*DATA EXCERPT*:
=====

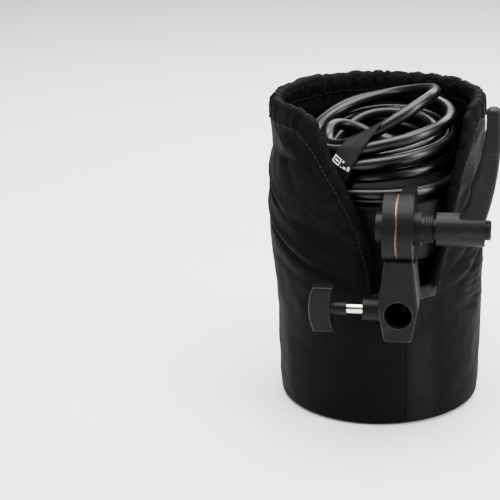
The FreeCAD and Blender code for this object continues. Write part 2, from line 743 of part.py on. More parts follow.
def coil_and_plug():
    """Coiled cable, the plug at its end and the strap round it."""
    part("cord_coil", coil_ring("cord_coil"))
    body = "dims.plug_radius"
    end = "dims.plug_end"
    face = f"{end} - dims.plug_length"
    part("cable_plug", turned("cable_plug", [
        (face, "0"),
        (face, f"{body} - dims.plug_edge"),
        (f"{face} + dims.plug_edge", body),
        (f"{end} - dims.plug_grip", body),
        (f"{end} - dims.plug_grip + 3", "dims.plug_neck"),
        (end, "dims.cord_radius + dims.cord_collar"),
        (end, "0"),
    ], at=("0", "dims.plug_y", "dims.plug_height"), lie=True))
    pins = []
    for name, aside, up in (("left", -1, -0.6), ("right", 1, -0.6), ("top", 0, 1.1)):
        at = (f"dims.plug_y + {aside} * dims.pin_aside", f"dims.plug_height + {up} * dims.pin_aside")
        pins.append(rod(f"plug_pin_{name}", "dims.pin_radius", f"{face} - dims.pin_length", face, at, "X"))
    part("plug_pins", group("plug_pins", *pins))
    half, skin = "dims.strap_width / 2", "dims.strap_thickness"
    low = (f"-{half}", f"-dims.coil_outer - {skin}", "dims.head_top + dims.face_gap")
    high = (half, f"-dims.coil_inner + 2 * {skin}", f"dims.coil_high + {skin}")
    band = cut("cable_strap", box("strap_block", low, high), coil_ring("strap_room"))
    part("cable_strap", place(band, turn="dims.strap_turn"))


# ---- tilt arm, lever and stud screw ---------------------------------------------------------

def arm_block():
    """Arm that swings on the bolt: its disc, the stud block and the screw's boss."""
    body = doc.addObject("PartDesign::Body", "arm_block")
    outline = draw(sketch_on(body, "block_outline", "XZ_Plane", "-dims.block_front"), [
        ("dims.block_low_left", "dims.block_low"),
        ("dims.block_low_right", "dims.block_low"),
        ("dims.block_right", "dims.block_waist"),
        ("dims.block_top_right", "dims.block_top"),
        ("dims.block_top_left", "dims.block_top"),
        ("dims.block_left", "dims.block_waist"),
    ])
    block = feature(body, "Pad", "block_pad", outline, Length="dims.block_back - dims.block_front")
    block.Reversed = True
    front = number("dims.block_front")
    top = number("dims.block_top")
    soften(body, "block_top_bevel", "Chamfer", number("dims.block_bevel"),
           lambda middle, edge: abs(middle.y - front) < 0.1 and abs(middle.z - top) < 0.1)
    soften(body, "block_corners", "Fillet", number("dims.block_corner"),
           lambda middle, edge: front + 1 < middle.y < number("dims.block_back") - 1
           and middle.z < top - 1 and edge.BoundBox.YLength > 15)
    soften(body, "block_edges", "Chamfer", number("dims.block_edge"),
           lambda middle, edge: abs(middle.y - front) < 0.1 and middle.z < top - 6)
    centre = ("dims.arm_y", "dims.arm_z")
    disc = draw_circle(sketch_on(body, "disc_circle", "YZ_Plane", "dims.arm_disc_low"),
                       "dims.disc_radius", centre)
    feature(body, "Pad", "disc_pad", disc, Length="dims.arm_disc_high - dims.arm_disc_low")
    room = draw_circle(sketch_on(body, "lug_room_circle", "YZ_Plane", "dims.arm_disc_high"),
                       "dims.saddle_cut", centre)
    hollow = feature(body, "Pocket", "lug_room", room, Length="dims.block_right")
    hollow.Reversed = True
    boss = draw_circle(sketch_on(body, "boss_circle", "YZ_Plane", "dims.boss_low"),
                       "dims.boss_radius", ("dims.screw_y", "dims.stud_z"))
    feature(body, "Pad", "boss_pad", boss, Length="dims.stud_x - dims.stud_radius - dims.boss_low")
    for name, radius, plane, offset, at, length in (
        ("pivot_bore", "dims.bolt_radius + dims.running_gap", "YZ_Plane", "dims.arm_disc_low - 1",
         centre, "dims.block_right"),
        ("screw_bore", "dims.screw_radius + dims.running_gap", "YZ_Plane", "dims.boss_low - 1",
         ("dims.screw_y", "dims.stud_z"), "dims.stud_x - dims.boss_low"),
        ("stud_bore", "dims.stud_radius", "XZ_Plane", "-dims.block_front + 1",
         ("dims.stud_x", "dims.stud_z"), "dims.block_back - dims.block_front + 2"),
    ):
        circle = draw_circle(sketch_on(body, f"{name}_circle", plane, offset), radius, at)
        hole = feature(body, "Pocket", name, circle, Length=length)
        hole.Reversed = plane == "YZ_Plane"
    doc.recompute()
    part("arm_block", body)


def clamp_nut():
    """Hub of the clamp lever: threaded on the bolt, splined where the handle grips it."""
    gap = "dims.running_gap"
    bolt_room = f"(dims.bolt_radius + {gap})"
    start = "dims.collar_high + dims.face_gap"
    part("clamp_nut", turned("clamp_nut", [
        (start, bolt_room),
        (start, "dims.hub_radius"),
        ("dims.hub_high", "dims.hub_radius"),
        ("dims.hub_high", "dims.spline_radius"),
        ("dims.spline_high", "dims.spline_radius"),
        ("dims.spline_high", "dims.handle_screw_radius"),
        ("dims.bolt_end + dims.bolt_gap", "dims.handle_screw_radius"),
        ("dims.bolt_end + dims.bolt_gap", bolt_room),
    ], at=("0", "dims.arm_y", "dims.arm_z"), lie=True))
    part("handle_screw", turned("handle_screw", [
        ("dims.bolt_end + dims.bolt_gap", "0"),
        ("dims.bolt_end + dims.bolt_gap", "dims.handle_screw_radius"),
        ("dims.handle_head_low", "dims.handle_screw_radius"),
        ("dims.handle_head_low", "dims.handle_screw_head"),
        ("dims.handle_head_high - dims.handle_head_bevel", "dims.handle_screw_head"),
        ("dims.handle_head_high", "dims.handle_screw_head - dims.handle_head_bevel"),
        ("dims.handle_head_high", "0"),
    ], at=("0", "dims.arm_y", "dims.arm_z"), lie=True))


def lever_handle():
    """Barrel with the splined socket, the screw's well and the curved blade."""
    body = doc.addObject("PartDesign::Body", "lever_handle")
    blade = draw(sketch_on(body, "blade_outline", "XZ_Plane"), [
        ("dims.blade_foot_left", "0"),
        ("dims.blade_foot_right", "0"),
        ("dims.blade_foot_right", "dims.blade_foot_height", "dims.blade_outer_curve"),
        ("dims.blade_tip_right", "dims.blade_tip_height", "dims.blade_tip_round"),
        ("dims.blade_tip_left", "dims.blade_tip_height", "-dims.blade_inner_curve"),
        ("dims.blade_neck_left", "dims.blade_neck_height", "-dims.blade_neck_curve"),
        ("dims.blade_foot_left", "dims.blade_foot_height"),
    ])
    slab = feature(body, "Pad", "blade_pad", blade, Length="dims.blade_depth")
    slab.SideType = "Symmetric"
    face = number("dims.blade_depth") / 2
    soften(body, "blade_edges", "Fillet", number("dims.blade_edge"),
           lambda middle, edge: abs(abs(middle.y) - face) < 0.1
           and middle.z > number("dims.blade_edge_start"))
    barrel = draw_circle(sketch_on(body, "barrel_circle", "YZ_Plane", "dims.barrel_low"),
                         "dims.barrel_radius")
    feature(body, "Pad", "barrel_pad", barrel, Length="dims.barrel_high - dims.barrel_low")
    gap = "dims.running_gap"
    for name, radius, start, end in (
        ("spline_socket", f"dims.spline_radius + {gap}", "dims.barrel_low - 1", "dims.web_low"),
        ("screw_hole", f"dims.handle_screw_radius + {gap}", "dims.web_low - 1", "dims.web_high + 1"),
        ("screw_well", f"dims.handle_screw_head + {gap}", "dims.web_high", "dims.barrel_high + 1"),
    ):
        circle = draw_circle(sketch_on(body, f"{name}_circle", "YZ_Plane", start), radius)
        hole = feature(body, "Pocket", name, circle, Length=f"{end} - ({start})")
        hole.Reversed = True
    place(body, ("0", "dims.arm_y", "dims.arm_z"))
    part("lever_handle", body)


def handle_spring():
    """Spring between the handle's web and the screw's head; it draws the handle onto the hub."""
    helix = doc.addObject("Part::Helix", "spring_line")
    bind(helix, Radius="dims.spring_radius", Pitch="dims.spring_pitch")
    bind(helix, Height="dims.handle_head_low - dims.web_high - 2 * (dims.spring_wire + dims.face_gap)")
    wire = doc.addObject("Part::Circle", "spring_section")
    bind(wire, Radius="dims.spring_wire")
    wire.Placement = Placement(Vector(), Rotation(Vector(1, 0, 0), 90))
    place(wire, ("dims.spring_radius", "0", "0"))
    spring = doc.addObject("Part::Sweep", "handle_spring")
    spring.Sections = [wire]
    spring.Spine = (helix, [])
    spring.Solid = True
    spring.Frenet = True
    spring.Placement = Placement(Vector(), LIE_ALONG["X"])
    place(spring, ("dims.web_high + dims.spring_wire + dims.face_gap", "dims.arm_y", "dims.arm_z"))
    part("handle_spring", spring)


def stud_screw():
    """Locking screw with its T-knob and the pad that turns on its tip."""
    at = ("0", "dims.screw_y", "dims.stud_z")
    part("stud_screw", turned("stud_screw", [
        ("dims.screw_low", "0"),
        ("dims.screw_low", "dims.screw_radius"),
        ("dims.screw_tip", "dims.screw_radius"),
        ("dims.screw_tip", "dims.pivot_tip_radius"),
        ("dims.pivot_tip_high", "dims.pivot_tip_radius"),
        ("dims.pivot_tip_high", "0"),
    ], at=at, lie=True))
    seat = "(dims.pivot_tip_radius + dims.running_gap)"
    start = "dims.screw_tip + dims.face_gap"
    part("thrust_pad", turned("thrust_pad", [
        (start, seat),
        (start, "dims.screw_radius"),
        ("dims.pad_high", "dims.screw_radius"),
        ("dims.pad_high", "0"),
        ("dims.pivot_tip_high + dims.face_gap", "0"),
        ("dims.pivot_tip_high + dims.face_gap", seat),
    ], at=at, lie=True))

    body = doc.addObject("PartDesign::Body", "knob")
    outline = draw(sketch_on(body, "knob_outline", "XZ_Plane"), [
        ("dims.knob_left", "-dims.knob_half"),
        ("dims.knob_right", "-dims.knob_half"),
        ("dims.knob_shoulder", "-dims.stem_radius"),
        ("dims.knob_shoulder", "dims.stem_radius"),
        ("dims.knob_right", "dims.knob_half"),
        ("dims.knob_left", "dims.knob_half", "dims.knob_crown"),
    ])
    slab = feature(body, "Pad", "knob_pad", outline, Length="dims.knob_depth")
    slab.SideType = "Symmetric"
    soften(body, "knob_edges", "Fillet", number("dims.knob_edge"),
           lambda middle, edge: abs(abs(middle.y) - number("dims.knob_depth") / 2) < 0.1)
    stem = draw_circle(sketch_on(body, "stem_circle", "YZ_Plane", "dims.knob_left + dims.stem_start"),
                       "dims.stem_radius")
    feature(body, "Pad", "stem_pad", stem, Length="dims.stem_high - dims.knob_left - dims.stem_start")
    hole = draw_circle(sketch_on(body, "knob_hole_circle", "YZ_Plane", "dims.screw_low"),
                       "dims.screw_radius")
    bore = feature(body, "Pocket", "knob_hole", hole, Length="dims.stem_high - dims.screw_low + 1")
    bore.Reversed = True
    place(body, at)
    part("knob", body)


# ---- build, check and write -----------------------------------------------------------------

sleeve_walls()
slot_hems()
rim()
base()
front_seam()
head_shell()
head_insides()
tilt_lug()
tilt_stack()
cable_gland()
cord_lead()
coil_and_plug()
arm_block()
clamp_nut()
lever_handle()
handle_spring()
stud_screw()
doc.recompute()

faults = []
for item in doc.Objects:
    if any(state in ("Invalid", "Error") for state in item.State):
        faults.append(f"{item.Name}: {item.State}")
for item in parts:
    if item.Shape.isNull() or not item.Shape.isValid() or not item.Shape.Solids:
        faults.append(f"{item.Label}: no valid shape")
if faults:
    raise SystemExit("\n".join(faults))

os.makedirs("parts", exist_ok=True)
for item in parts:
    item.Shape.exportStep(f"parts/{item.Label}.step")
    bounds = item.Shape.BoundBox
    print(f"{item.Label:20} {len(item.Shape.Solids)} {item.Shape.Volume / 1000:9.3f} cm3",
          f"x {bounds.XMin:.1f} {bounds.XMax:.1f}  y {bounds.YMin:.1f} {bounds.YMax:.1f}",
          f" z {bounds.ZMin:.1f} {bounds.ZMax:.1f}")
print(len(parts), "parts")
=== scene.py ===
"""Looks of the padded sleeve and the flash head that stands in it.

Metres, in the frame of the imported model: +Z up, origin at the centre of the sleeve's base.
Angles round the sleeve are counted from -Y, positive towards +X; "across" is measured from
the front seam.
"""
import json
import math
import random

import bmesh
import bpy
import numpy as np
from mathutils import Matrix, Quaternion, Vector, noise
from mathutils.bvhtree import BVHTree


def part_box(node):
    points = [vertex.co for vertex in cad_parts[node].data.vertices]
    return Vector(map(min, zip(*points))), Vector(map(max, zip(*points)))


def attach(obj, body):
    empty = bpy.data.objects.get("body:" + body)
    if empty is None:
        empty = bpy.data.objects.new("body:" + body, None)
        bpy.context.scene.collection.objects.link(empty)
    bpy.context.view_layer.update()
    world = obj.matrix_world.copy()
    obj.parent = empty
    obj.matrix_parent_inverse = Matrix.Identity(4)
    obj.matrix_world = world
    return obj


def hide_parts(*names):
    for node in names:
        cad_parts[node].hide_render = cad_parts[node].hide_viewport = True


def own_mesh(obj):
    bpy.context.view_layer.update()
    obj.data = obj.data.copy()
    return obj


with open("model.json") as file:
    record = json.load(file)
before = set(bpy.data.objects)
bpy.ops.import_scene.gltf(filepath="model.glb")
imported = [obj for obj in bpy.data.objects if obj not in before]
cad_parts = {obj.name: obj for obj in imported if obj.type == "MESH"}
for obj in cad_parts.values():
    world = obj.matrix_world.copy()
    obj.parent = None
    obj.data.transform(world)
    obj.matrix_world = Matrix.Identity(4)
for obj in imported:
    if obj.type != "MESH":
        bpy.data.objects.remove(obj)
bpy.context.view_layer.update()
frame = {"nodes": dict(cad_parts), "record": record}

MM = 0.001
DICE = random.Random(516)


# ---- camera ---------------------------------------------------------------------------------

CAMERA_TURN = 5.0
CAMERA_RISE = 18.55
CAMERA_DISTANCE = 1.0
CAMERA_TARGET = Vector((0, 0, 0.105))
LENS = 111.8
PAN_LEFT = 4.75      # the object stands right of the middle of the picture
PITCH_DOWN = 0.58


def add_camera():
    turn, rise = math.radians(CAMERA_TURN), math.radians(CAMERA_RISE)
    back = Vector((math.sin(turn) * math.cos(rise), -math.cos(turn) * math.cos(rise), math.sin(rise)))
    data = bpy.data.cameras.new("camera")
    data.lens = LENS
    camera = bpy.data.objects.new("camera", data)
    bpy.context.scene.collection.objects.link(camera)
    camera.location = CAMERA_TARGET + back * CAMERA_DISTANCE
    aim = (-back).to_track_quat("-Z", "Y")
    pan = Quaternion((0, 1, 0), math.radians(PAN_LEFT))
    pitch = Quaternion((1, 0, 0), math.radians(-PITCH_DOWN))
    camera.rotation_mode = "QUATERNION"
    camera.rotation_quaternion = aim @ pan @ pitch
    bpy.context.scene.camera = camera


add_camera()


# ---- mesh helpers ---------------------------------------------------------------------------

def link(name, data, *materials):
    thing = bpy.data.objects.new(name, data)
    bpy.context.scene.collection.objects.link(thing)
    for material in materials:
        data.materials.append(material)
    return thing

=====

*GIVEN REQUEST*:
Everything from the first line above up to and including the line that contains "# ---- tilt arm, lever" should be printed exactly; please print only that.

*THE OUTPUT*:
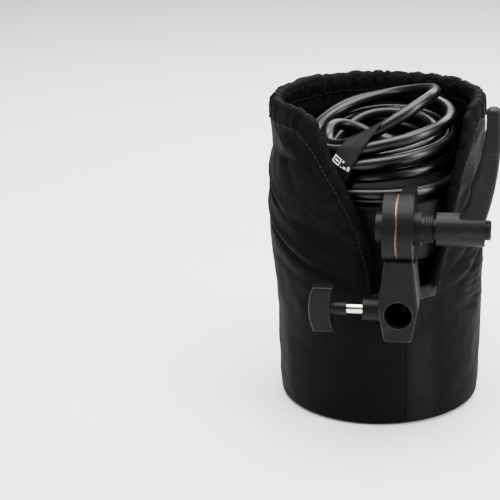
The FreeCAD and Blender code for this object continues. Write part 2, from line 743 of part.py on. More parts follow.
def coil_and_plug():
    """Coiled cable, the plug at its end and the strap round it."""
    part("cord_coil", coil_ring("cord_coil"))
    body = "dims.plug_radius"
    end = "dims.plug_end"
    face = f"{end} - dims.plug_length"
    part("cable_plug", turned("cable_plug", [
        (face, "0"),
        (face, f"{body} - dims.plug_edge"),
        (f"{face} + dims.plug_edge", body),
        (f"{end} - dims.plug_grip", body),
        (f"{end} - dims.plug_grip + 3", "dims.plug_neck"),
        (end, "dims.cord_radius + dims.cord_collar"),
        (end, "0"),
    ], at=("0", "dims.plug_y", "dims.plug_height"), lie=True))
    pins = []
    for name, aside, up in (("left", -1, -0.6), ("right", 1, -0.6), ("top", 0, 1.1)):
        at = (f"dims.plug_y + {aside} * dims.pin_aside", f"dims.plug_height + {up} * dims.pin_aside")
        pins.append(rod(f"plug_pin_{name}", "dims.pin_radius", f"{face} - dims.pin_length", face, at, "X"))
    part("plug_pins", group("plug_pins", *pins))
    half, skin = "dims.strap_width / 2", "dims.strap_thickness"
    low = (f"-{half}", f"-dims.coil_outer - {skin}", "dims.head_top + dims.face_gap")
    high = (half, f"-dims.coil_inner + 2 * {skin}", f"dims.coil_high + {skin}")
    band = cut("cable_strap", box("strap_block", low, high), coil_ring("strap_room"))
    part("cable_strap", place(band, turn="dims.strap_turn"))


# ---- tilt arm, lever and stud screw ---------------------------------------------------------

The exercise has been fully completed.